TASK REQUIREMENTS
Look through the data below and extract, unchanged, the lines from the one that contains "Model this object" to the one that contains "wasm.setup();", both included.

─── ITEMS

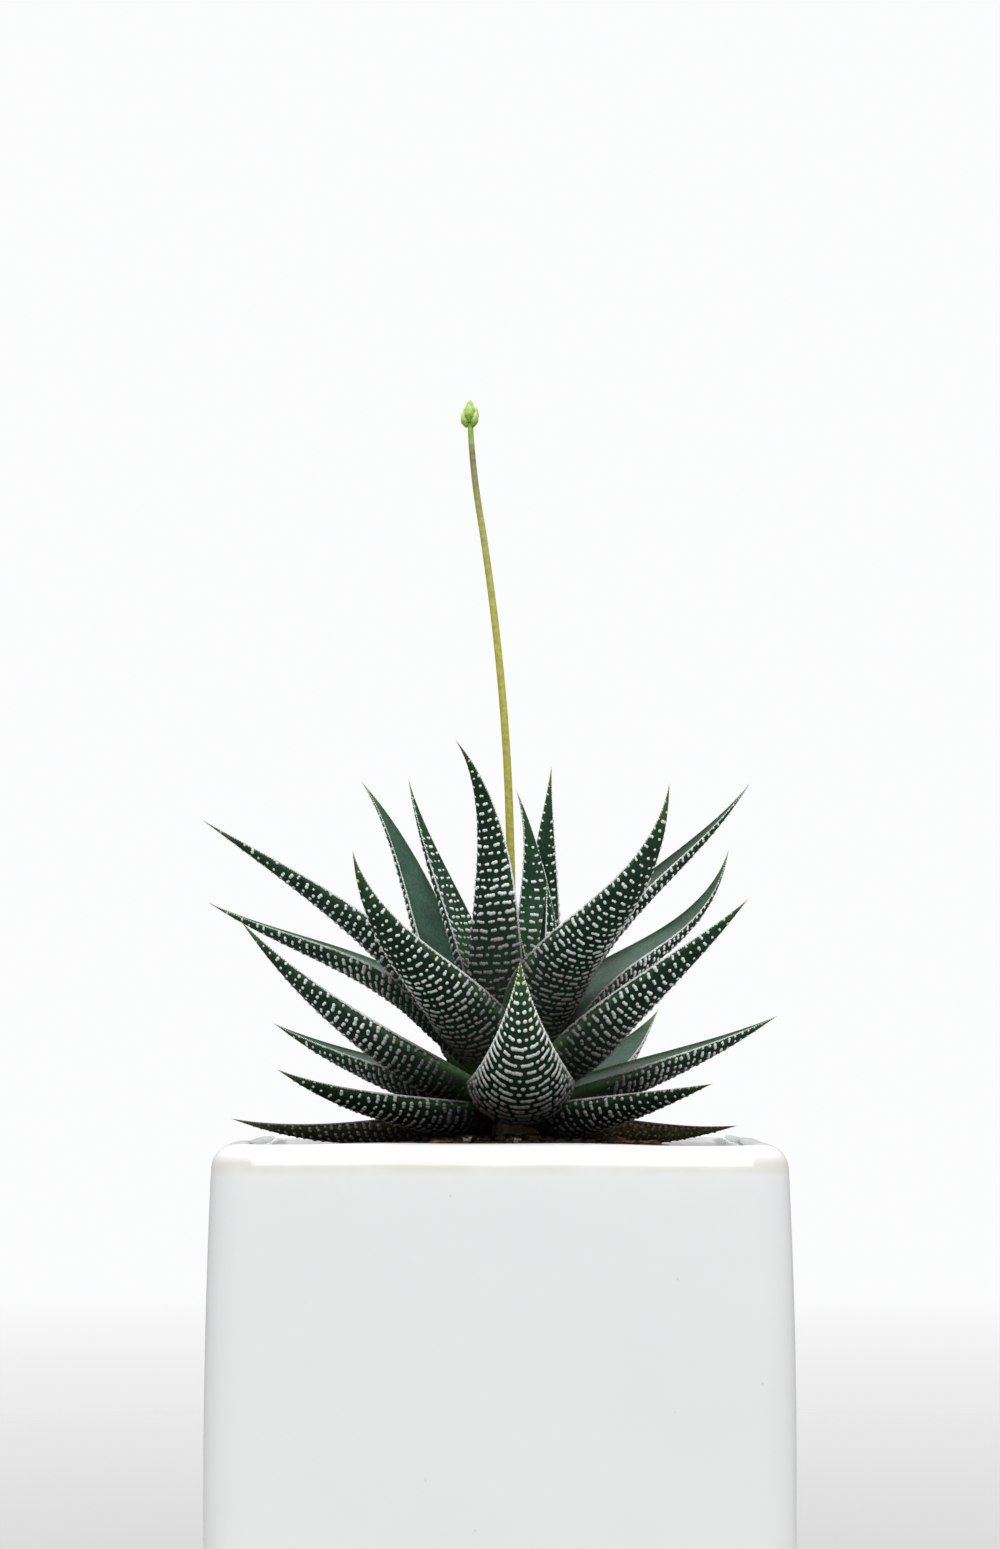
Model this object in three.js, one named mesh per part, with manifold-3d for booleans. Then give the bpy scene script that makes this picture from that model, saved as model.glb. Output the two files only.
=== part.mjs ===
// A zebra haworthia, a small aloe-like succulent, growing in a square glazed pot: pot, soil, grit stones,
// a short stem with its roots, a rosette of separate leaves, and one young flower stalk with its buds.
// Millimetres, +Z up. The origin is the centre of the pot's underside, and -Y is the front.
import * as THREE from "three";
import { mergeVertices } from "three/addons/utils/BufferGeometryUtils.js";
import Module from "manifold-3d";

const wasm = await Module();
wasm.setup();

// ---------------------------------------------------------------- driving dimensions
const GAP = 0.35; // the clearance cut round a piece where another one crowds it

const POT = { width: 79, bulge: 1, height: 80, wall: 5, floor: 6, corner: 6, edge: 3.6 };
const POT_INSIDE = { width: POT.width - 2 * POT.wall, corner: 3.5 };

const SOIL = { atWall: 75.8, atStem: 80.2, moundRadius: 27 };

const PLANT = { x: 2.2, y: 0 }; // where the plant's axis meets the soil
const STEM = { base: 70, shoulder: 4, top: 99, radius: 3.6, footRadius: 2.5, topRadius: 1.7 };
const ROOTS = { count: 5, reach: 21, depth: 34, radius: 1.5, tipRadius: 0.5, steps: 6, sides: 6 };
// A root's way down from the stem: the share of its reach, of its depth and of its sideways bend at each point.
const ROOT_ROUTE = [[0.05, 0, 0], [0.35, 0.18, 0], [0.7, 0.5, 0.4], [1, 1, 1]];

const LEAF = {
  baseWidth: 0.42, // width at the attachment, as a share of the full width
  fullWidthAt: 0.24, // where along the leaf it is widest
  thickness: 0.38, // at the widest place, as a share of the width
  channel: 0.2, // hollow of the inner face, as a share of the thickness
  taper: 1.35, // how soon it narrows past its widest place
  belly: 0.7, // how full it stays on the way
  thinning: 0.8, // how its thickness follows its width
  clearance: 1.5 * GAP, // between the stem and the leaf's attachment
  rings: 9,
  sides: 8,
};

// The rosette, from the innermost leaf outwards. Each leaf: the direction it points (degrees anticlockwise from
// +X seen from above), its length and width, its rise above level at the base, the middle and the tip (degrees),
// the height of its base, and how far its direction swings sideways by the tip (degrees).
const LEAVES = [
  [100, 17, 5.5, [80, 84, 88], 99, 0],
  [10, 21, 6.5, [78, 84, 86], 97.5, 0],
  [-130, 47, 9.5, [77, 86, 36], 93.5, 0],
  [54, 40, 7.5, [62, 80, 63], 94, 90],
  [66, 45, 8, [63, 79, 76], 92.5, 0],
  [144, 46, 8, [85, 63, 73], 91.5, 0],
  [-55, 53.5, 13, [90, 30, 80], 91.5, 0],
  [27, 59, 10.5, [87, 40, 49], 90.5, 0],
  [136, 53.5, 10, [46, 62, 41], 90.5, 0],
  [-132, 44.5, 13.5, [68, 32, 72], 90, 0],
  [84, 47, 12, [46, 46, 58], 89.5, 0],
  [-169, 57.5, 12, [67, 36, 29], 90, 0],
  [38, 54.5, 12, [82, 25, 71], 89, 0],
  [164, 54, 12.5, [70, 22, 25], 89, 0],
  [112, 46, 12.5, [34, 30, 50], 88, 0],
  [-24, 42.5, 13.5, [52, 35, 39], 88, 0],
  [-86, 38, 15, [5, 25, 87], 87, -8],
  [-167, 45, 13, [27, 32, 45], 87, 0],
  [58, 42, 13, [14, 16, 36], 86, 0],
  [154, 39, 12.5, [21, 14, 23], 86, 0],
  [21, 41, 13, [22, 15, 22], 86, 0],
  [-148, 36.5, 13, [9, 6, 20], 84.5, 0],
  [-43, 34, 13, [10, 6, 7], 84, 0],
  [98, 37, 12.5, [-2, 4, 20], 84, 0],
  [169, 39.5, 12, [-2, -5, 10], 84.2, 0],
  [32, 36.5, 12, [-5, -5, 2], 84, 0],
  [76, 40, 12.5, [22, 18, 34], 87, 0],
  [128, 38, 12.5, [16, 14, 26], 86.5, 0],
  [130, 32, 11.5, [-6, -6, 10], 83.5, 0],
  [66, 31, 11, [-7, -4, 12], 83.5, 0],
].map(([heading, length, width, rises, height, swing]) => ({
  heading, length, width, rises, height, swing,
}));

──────
─── ITEMS

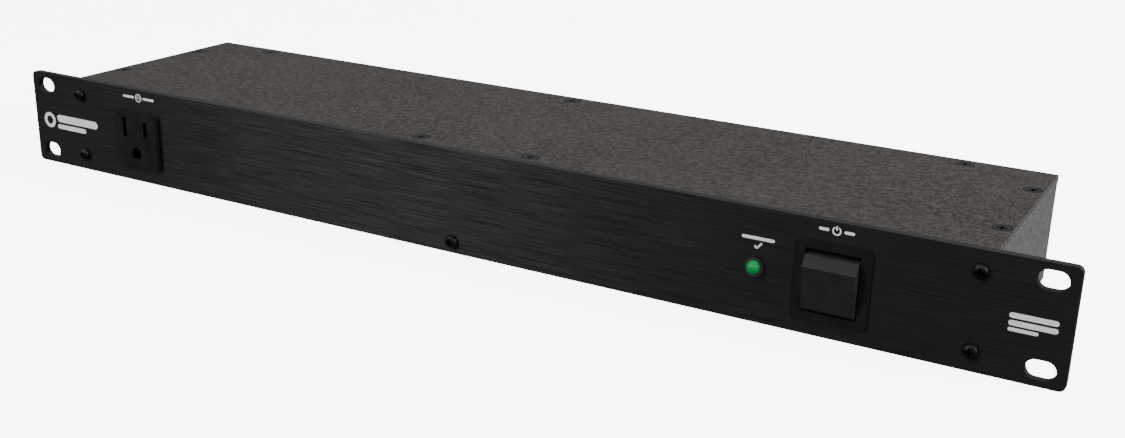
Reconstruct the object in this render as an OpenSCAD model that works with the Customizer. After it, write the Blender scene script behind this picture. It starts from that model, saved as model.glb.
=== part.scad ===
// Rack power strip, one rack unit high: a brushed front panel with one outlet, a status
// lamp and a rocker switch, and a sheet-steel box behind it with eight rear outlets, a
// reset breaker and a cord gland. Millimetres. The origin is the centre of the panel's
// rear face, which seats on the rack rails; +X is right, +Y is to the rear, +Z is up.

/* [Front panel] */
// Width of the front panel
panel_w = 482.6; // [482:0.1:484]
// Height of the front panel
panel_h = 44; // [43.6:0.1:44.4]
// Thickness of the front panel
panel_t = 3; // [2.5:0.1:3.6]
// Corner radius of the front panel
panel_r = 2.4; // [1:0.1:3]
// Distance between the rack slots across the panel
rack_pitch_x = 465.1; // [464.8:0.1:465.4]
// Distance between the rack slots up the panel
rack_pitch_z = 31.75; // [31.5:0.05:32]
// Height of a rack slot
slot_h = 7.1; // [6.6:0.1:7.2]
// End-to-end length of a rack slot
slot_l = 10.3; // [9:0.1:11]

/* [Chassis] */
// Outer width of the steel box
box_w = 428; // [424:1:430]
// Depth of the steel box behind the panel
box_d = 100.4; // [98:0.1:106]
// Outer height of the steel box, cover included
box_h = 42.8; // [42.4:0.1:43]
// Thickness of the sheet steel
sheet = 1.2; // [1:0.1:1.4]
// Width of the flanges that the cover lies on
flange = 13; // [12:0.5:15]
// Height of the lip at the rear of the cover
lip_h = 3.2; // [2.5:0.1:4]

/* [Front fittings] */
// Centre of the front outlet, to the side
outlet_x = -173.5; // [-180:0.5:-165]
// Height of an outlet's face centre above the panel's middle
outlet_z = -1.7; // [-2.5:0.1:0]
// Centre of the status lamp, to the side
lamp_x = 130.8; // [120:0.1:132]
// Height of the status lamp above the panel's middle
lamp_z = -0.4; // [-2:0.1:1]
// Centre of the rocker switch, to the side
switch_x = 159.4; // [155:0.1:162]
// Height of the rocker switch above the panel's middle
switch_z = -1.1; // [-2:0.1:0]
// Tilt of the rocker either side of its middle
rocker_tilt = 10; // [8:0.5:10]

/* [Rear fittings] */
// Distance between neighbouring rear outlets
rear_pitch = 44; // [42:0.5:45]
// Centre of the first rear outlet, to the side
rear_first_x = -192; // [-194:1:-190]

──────
─── ITEMS

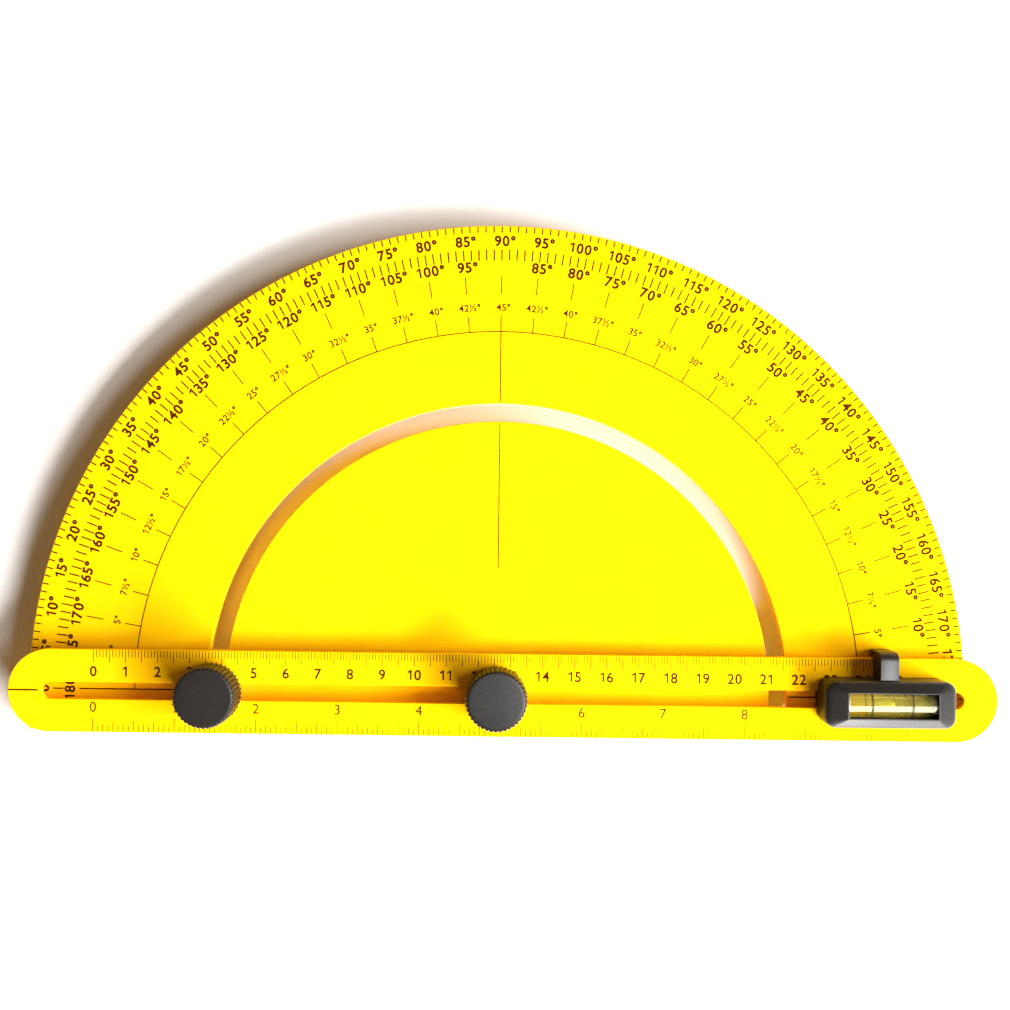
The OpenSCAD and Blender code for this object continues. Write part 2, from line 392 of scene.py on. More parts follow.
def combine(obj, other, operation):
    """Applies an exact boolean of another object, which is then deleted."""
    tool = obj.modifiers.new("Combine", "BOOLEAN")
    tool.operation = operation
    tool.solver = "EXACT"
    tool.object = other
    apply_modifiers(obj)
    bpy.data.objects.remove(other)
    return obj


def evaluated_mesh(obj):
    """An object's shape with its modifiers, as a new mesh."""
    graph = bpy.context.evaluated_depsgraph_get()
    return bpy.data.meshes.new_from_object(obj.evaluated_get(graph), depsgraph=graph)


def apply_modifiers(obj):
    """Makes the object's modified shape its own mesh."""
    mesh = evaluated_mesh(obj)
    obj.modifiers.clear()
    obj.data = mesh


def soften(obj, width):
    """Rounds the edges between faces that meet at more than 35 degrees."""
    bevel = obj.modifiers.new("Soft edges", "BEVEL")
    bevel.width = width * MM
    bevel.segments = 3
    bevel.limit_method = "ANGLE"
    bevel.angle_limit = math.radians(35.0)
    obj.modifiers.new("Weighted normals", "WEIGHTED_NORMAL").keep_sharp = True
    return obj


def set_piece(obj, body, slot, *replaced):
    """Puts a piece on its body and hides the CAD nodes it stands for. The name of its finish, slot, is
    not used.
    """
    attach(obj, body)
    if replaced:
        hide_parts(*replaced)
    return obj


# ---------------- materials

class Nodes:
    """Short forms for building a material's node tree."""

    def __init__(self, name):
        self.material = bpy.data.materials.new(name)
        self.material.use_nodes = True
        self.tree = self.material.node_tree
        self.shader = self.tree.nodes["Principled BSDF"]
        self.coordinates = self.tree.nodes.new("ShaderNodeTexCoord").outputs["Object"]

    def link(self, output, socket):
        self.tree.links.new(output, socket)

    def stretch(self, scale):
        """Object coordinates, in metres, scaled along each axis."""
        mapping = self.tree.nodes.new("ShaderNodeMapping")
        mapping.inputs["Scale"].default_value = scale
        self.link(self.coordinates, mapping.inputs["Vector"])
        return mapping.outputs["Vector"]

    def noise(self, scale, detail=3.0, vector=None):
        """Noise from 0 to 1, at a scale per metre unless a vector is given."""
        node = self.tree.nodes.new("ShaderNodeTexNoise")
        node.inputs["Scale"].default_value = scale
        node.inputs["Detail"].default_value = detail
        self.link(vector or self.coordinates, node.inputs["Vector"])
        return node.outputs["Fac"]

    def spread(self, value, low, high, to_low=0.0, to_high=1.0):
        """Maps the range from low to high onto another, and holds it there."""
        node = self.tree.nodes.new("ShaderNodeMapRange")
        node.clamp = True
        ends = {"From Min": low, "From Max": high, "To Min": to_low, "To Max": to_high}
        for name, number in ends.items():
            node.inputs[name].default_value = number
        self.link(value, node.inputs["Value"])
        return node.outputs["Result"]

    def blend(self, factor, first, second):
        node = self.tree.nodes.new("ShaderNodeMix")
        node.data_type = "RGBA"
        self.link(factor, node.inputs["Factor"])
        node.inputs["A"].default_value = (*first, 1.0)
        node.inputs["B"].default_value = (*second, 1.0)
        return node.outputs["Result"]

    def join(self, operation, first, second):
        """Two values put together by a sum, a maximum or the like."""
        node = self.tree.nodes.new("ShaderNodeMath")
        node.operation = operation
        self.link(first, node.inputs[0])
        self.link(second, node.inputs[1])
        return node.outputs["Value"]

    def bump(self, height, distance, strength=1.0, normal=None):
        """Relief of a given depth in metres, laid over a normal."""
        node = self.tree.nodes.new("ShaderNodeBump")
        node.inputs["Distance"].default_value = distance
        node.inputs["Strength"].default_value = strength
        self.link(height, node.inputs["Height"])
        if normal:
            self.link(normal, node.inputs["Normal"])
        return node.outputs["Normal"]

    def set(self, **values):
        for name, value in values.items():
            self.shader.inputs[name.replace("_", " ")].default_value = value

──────

OUTPUT FOR THIS EXERCISE
Model this object in three.js, one named mesh per part, with manifold-3d for booleans. Then give the bpy scene script that makes this picture from that model, saved as model.glb. Output the two files only.
=== part.mjs ===
// A zebra haworthia, a small aloe-like succulent, growing in a square glazed pot: pot, soil, grit stones,
// a short stem with its roots, a rosette of separate leaves, and one young flower stalk with its buds.
// Millimetres, +Z up. The origin is the centre of the pot's underside, and -Y is the front.
import * as THREE from "three";
import { mergeVertices } from "three/addons/utils/BufferGeometryUtils.js";
import Module from "manifold-3d";

const wasm = await Module();
wasm.setup();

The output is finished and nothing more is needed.